> **Your objective**
Begin with the line containing "Continue the build123d" and end with the line containing "return Solid.extrude(polygon_face(corners), normal"; set down that block verbatim and nothing else.

## BEGIN

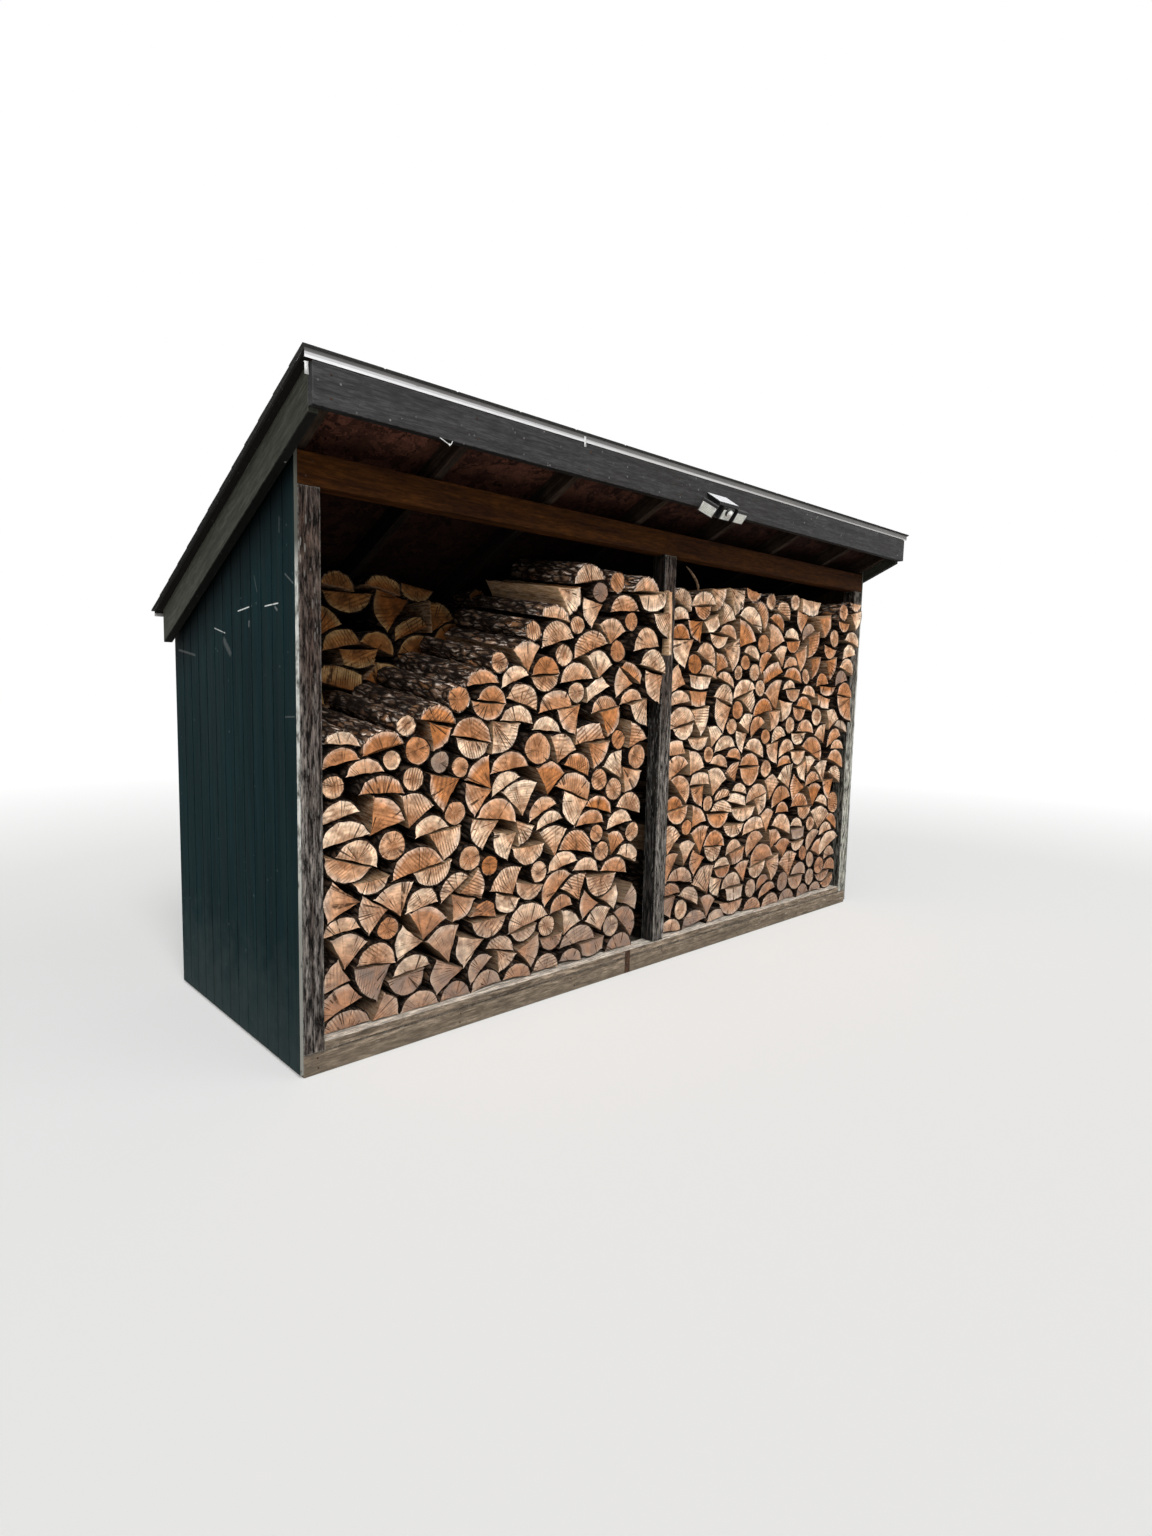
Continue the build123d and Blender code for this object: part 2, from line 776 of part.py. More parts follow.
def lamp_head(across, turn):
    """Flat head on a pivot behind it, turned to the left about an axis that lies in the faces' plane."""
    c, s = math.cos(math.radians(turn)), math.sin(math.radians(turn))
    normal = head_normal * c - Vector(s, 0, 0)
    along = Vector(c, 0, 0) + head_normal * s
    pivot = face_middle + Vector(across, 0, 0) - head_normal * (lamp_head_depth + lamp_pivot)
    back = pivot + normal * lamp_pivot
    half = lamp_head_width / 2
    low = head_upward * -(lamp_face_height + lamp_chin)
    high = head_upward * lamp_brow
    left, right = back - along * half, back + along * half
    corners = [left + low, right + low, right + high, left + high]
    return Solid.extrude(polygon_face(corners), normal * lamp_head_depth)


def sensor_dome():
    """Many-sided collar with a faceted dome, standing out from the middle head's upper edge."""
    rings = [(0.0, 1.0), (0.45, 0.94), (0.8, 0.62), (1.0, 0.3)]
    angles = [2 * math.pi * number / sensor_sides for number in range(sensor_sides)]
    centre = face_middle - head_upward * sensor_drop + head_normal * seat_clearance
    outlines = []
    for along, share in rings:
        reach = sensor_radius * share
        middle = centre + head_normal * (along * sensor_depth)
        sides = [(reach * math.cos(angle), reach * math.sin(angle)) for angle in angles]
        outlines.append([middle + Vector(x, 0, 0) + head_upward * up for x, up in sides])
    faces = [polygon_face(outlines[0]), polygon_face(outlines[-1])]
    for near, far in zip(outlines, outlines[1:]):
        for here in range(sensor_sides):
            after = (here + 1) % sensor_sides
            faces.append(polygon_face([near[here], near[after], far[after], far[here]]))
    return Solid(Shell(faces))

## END
## BEGIN

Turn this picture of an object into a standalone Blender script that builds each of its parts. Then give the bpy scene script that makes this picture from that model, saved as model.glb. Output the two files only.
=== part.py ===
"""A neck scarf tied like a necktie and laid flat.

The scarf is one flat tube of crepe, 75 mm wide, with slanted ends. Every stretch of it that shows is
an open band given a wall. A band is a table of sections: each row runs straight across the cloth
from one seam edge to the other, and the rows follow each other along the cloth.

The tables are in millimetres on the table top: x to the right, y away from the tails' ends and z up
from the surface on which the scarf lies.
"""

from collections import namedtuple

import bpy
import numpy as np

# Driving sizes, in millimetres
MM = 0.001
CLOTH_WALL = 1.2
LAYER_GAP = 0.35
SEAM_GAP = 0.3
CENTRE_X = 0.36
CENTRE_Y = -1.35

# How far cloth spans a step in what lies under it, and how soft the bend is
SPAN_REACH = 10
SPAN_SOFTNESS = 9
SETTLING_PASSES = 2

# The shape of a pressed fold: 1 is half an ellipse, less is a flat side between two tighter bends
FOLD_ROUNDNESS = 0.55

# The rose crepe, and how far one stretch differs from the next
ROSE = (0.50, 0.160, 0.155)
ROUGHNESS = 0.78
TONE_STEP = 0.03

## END

> **Solution for this exercise**
Continue the build123d and Blender code for this object: part 2, from line 776 of part.py. More parts follow.
def lamp_head(across, turn):
    """Flat head on a pivot behind it, turned to the left about an axis that lies in the faces' plane."""
    c, s = math.cos(math.radians(turn)), math.sin(math.radians(turn))
    normal = head_normal * c - Vector(s, 0, 0)
    along = Vector(c, 0, 0) + head_normal * s
    pivot = face_middle + Vector(across, 0, 0) - head_normal * (lamp_head_depth + lamp_pivot)
    back = pivot + normal * lamp_pivot
    half = lamp_head_width / 2
    low = head_upward * -(lamp_face_height + lamp_chin)
    high = head_upward * lamp_brow
    left, right = back - along * half, back + along * half
    corners = [left + low, right + low, right + high, left + high]
    return Solid.extrude(polygon_face(corners), normal * lamp_head_depth)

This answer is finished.